The man we call St. Patrick was born in Roman Britain around 385 as Maewyn Succat. Two of his original letters survive: his Confessio and his Epistola ad Coroticum, the latter being notable for making him, in Thomas Cahill’s words “the first human being in the history of the world to speak out unequivocally against slavery” (How The Irish Saved Civilization, page 114).
At 16 he was captured in a slave raid and taken to Ireland where he was sold to a Druid chieftain. For the next six years Patrick labored as a shepherd.
Although Patrick was raised in a Christian family, he had not truly believed in Jesus. His slavery gave him time to reflect on life, and as he explained, “the Lord opened my mind to an awareness of my unbelief, in order that, even so late, I might remember my transgressions and turn with all my heart to the Lord my God, who had regard for my insignificance and pitied my youth and ignorance. And he watched over me before I knew him, and before I learned sense or even distinguished between good and evil, and he protected me, and consoled me as a father would his son” (Confessio 2).

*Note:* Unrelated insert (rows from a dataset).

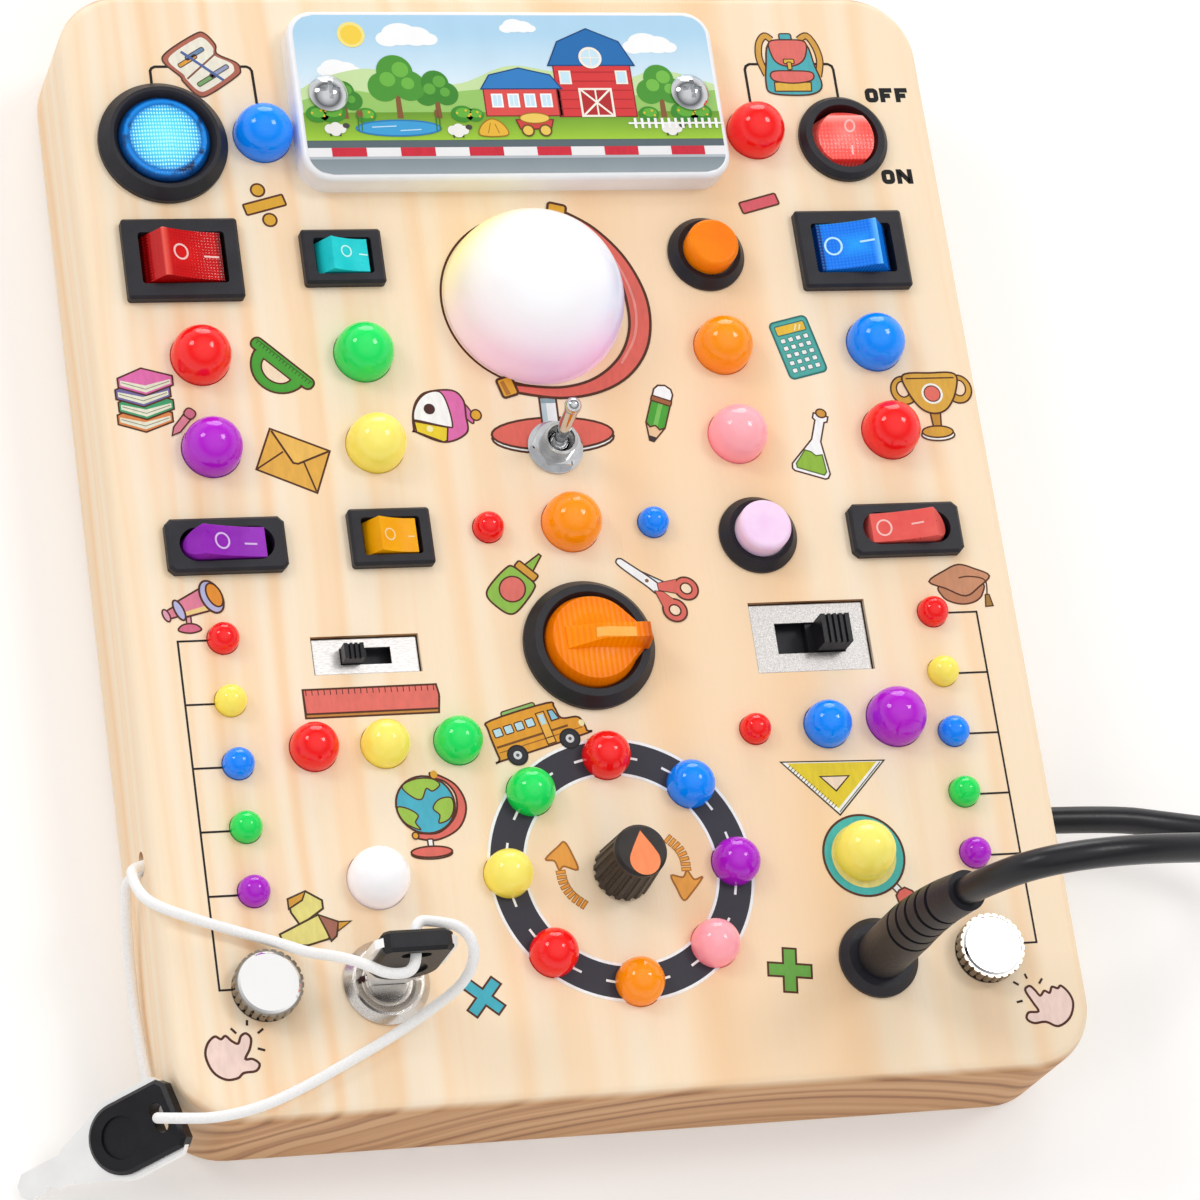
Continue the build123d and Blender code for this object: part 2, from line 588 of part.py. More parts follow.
def rocker_paddle(kind):
    """Paddle about its own axis (Y): two raised ridges, sloped ends, a nose that works the contact."""
    shape = ROCKER_SHAPES[kind]
    length, width = (value - 2 * PADDLE_GAP for value in shape["opening"])
    foot, ridge, rise = length / 2, shape["ridge"], shape["rise"]
    outline = Polyline((foot, rise / 6), (foot, -0.6), (foot - 1.6, -3.0), (1.0, -3.0), (0.8, -5.0),
                       (-0.8, -5.0),
                       (-1.0, -3.0), (1.6 - foot, -3.0), (-foot, -0.6), (-foot, rise / 6), (-ridge, rise))
    top = ThreePointArc((-ridge, rise), (0, rise - PADDLE_DIP), (ridge, rise))
    side = make_face(Curve() + [outline, top, Line((ridge, rise), (foot, rise / 6))])
    paddle = extrude(Plane.XZ * side, width / 2, both=True)
    if kind == "oval":
        paddle &= Pos(0, 0, -10) * extrude(SlotOverall(length, width), 20)
    if kind == "round":
        paddle &= Pos(0, 0, -6) * Cone(length / 2 + 0.2, length / 2 - ROUND_TAPER, 12, align=UP)
    pins = Rot(90, 0, 0) * Cylinder(PIN_R, shape["opening"][1] + 2 * PIN_REACH - 0.3)
    return paddle + pins


def placed_paddle(kind, spot, lean):
    """The paddle in its housing, tipped `lean` degrees about +Y (a positive lean lowers the +X end)."""
    turned_plan = Rot(0, 0, -90) if kind == "round" else Rot(0, 0, 0)
    tipped = Rot(0, lean, 0) * rocker_paddle(kind)
    return on_face(turned_plan * Pos(0, 0, ROCKER_SHAPES[kind]["axis_z"]) * tipped, spot)


def housings(kind):
    turn = Rot(0, 0, -90) if kind == "round" else Rot(0, 0, 0)
    housing = turn * rocker_housing(kind)
    return [on_face(housing, spot) for spot in rocker_spots()[kind]]


# ---------------------------------------------------------------- push buttons
def snap_lugs(radius):
    """Two wedge lugs that hold a round bushing under the panel."""
    wedge = Polyline((radius - 0.4, CEILING - 0.05), (radius + 0.9, CEILING - 0.05),
                     (radius - 0.4, CEILING - 4), close=True)
    lug = Rot(0, 0, 90) * extrude(Plane.XZ * make_face(wedge), 2.5, both=True)
    return lug + Rot(0, 0, 180) * lug


def panel_nut(radius):
    """Hexagon nut that pulls a round body up against the panel's back."""
    return hexagon(2 * radius + NUT_WALLS, CEILING - NUT_T, CEILING) - disc(radius, CEILING - NUT_T - 1,
            CEILING + 1)


def blue_button_bezel():
    low, well = -PUSH_DEPTH, -9.0
    bezel = turned((0, 0), (BLUE_BEZEL_R, 0), (BLUE_BEZEL_R, 1.0), (BLUE_BEZEL_R - 1.6, BLUE_BEZEL_T),
                   (BLUE_LENS_R + 1.0, BLUE_BEZEL_T), (BLUE_LENS_R + RUNNING, 1.6), (0, 1.6))
    bezel += disc(BLUE_BUSHING_R, low, 0)
    bezel -= disc(BLUE_LENS_R + RUNNING, well, 5)
    bezel += snap_lugs(BLUE_BUSHING_R)
    return on_face(bezel, BLUE_BUTTON_AT)


def blue_button_lens():
    top = BLUE_BEZEL_T - 0.2
    lens = turned((0, -5), (BLUE_LENS_R, -5), (BLUE_LENS_R, top - 0.8), (BLUE_LENS_R - 0.8, top),
                  (0, top + 0.5))
    return on_face(lens, BLUE_BUTTON_AT)


def push_housing():
    low, well = -PUSH_DEPTH, -9.5
    bezel = turned((0, 0), (PUSH_BEZEL_R, 0), (PUSH_BEZEL_R, 0.6), (PUSH_CAP_R + 1.1, PUSH_BEZEL_T),
                   (PUSH_CAP_R + 0.3, PUSH_BEZEL_T - 0.4),
                   (0, PUSH_BEZEL_T - 0.4))
    housing = bezel + disc(PUSH_BUSHING_R, low, 0)
    housing -= disc(PUSH_CAP_R + RUNNING, well, PUSH_BEZEL_T + 1)
    return housing + panel_nut(PUSH_BUSHING_R)


def push_cap(spot):
    cap = disc(PUSH_CAP_R, -5.5, PUSH_CAP_TOP)
    return on_face(fillet(cap.edges().group_by(Axis.Z)[-1], 0.9), spot)


def knurled(radius, low, high, count, depth):
    """A disc with a ring of V grooves."""
    groove = Pos(radius, 0, low) * Rot(0, 0, 45) * Box(depth * 1.4, depth * 1.4, high - low, align=UP)
    return disc(radius, low, high) - [Rot(0, 0, 360 / count * i) * groove for i in range(count)]


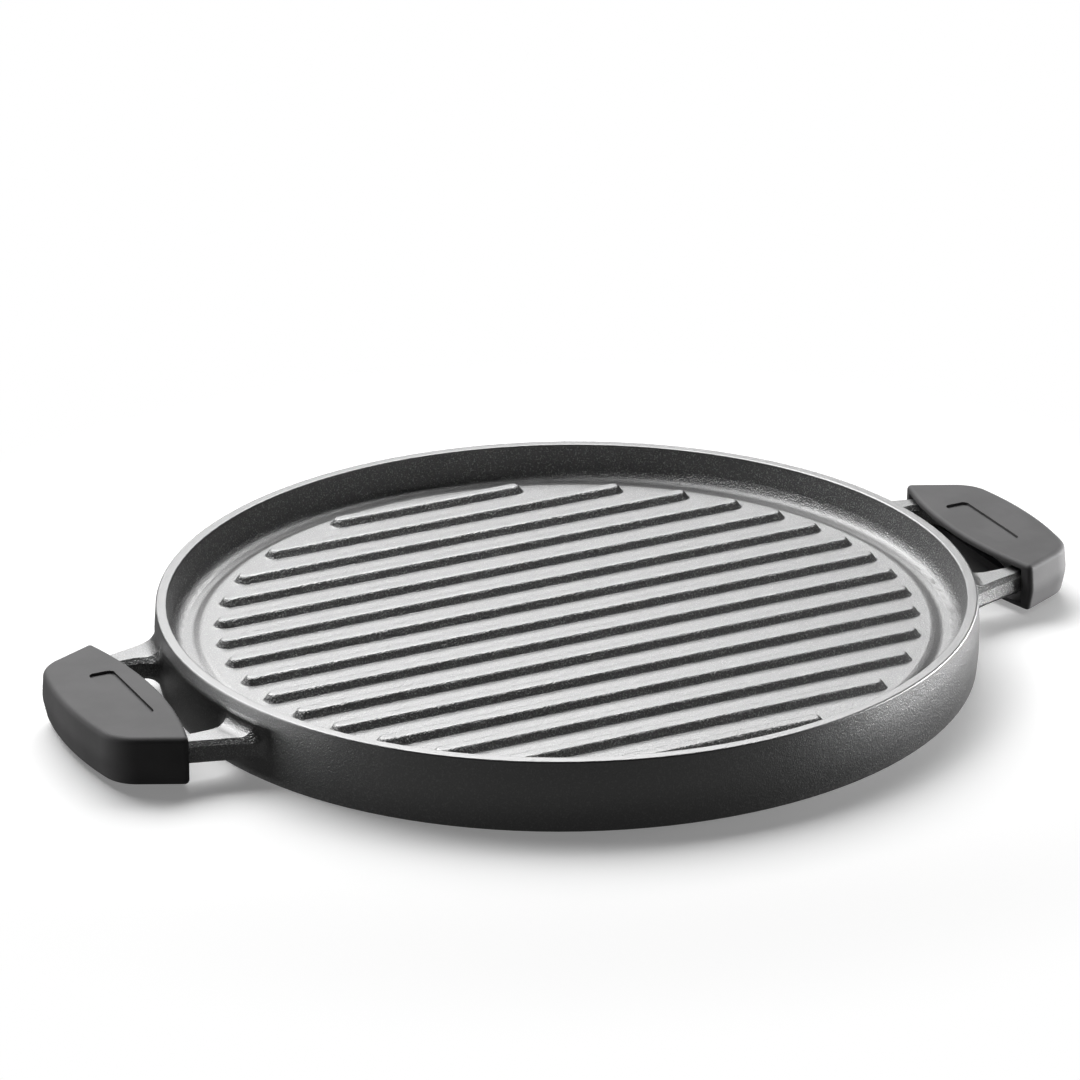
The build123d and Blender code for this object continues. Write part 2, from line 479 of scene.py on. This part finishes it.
@dataclass
class Studio:
    """Pale floor, soft lights and a plain backdrop.

    The strips are lower than the rim, so they light the walls and grips but not the ribbed face.
    """

    # Lamps, in metres, degrees and watts
    back: Softbox = Softbox(
        name="back_softbox", azimuth=88, elevation=50, reach=1.2, size=(1.44, 0.84), power=26
    )
    front: Softbox = Softbox(
        name="front_softbox", azimuth=-32, elevation=32, reach=0.36, size=(0.1, 0.1), power=0.05
    )
    right_strip: Softbox = Softbox(
        name="right_strip", azimuth=-12, elevation=0.9, reach=0.8, size=(0.6, 0.024), power=5.6
    )
    near_strip: Softbox = Softbox(
        name="near_strip", azimuth=-6, elevation=1.9, reach=0.36, size=(0.1, 0.02), power=0.46
    )
    left_strip: Softbox = Softbox(
        name="left_strip", azimuth=158, elevation=0.9, reach=0.8, size=(0.4, 0.024), power=1.4
    )

    # Floor: paper near the griddle turns to plain white between the two distances
    floor_size: float = 8.0
    floor_shade: Colour = grey(0.88)
    floor_glow: float = 0.2
    shadow_reach: float = 0.19
    white_reach: float = 0.31
    white_glow: float = 1.0

    # What the floor and the backdrop give to rays that don't come from the camera
    floor_dim: Colour = grey(0.08)
    floor_bounce: float = 0.055
    fill: float = 0.02

    def floor_material(self) -> bpy.types.Material:
        """Builds the floor's finish, which is clear from below.

        Returns:
            The new material.
        """
        made, graph = new_material("studio_floor")
        card = graph.node("ShaderNodeBsdfDiffuse", inputs={"Color": self.floor_dim})
        dim = graph.node("ShaderNodeAddShader", inputs={0: card, 1: graph.glow(self.floor_bounce)})
        paper = graph.node("ShaderNodeBsdfDiffuse", inputs={"Color": self.floor_shade})
        near = graph.node("ShaderNodeAddShader", inputs={0: paper, 1: graph.glow(self.floor_glow)})
        x, y, _ = graph.axes(graph.place())
        far = ((x * x + y * y) ** 0.5).ramp(self.shadow_reach, self.white_reach)
        pale = graph.mix(far, near, graph.glow(self.white_glow))
        lit = graph.mix(graph.seen(), dim, pale)
        clear = graph.node("ShaderNodeBsdfTransparent")
        behind = graph.node("ShaderNodeNewGeometry", output="Backfacing")
        graph.node("ShaderNodeOutputMaterial", inputs={"Surface": graph.mix(behind, lit, clear)})
        return made

    def floor(self) -> bpy.types.Object:
        """Builds the floor.

        Returns:
            The floor.
        """
        half = self.floor_size / 2
        mesh = bpy.data.meshes.new("studio_floor")
        corners = [(-half, -half, 0), (half, -half, 0), (half, half, 0), (-half, half, 0)]
        mesh.from_pydata(corners, [], [(0, 1, 2, 3)])
        floor = bpy.data.objects.new("studio_floor", mesh)
        bpy.context.scene.collection.objects.link(floor)
        mesh.materials.append(self.floor_material())
        return floor

    def world(self) -> None:
        """Sets a dim fill that the camera sees as white."""
        world = bpy.data.worlds.new("studio")
        bpy.context.scene.world = world
        world.use_nodes = True
        graph = Graph(world.node_tree)
        strength = self.fill + (1 - self.fill) * graph.seen()
        backdrop = {"Color": grey(1.0), "Strength": strength}
        sky = graph.node("ShaderNodeBackground", inputs=backdrop)
        graph.node("ShaderNodeOutputWorld", inputs={"Surface": sky})

    def build(self) -> list[bpy.types.Object]:
        """Builds the floor, the lights and the backdrop.

        Returns:
            The floor and the lights.
        """
        self.world()
        lamps = (self.back, self.front, self.right_strip, self.near_strip, self.left_strip)
        return [self.floor(), *(lamp.build() for lamp in lamps)]


@dataclass
class PhotoCamera:
    """Camera at the photograph's viewing angle.

    The angles are in degrees, and the azimuth runs from +X towards +Y. The offset is from the
    rim's centre, along the camera's own right, up and back.
    """

    azimuth: float = -115.5
    elevation: float = 22.38
    roll: float = -0.66
    lens: float = 181.43
    sensor: float = 36.0
    rim_height: float = 26.5 * MM
    offset: tuple[float, float, float] = (-9.69 * MM, 18.34 * MM, 1989.6 * MM)

    def build(self) -> bpy.types.Object:
        """Makes the scene's camera.

        Returns:
            The camera.
        """
        data = bpy.data.cameras.new("photo_camera")
        data.sensor_width = self.sensor
        data.lens = self.lens
        camera = bpy.data.objects.new("photo_camera", data)
        bpy.context.scene.collection.objects.link(camera)
        back = direction(self.azimuth, self.elevation)
        level = back.to_track_quat("Z", "Y").to_matrix()
        tilted = level @ Matrix.Rotation(math.radians(self.roll), 3, "Z")
        rim_centre = Vector((0, 0, self.rim_height))
        place = Matrix.Translation(rim_centre + tilted @ Vector(self.offset))
        camera.matrix_world = place @ tilted.to_4x4()
        bpy.context.scene.camera = camera
        return camera


def main() -> None:
    """Builds the griddle's looks, the studio and the camera."""
    logging.basicConfig(level=logging.INFO, format="%(name)s: %(message)s")
    bpy.context.scene.view_settings.view_transform = "Standard"
    for piece in Griddle().build():
        log.info("dressed %s", piece.name)
    for piece in Studio().build():
        log.info("placed %s", piece.name)
    log.info("placed %s", PhotoCamera().build().name)


if __name__ == "__main__":
    main()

Patrick’s devotion to Christ intensified, “More and more did the love of God, and my fear of him and faith increase, and my spirit was moved so that in a day [I said] from one up to a hundred prayers, and in the night a like number; besides I used to stay out in the forests and on the mountain and I would wake up before daylight to pray in the snow, in icy coldness, in rain, and I used to feel neither ill nor any slothfulness, because, as I now see, the Spirit was burning in me at that time. And it was there of course that one night in my sleep I heard a voice saying to me: ‘You do well to fast: soon you will depart for your home country.’ And again, a very short time later, there was a voice prophesying: ‘Behold, your ship is ready.’” (Confessio 16–17).
After receiving this vision, Patrick fled 200 miles to the coast and found a ship preparing for a sea voyage. He journeyed back to his homeland, experiencing miraculous guidance and provision along the way.
After living at home for a few years Patrick had another vision, “I saw a man whose name was Victoricus coming as it from Ireland with innumerable letters, and he gave me one of them, and I read the beginning of the letter: ‘The Voice of the Irish’, and as I was reading the beginning of the letter I seemed at that moment to hear the voice of those who were beside the forest of Foclut which is near the western sea, and they were crying as if with one voice: ‘We beg you, holy youth, that you shall come and shall walk again among us.’ And I was stung intensely in my heart so that I could read no more, and thus I awoke.” (Confessio 23)
So Patrick obediently returned to Ireland. As before, he was a slave. But this time he was a slave of Christ. His mission to Ireland brought fierce opposition from the Irish Druids. He faced them with great faith: “Daily I expect to be murdered or betrayed or reduced to slavery if the occasion arises. But I fear nothing, because of the promises of Heaven; for I have cast myself into the hands of Almighty God, who reigns everywhere.” (Confessio 55)
Eventually, tradition tells us, Patrick found himself debating the Druid leaders before an Irish king. The debate was rancorous, and at one point the Druids began attacking the doctrine of the Trinity. Patrick plucked a three‐leaved clover and asked them whether it was one or three. The Druids had no answer, and this debate was pivotal in persuading the king to convert to Christianity.
By the end of his life, Patrick had planted over 700 churches and trained around 1,000 ministers. One third of the tribes of Ireland became Christian through his ministry. He thus ranks as one of the greatest missionaries in history, and became known as the one who “found Ireland all heathen and left it all Christian.”
If you want to learn more, you should read his Confessio – it’s only 62 verses long and is available many places online (at the Christian Classics Ethereal Library, at Robot Wisdom, and at the Catholic Information Network, to pick three).
And so remember – St. Patrick’s Day is about far more than green beer and pinching people. It’s about honoring one of the most effective ministers of all time.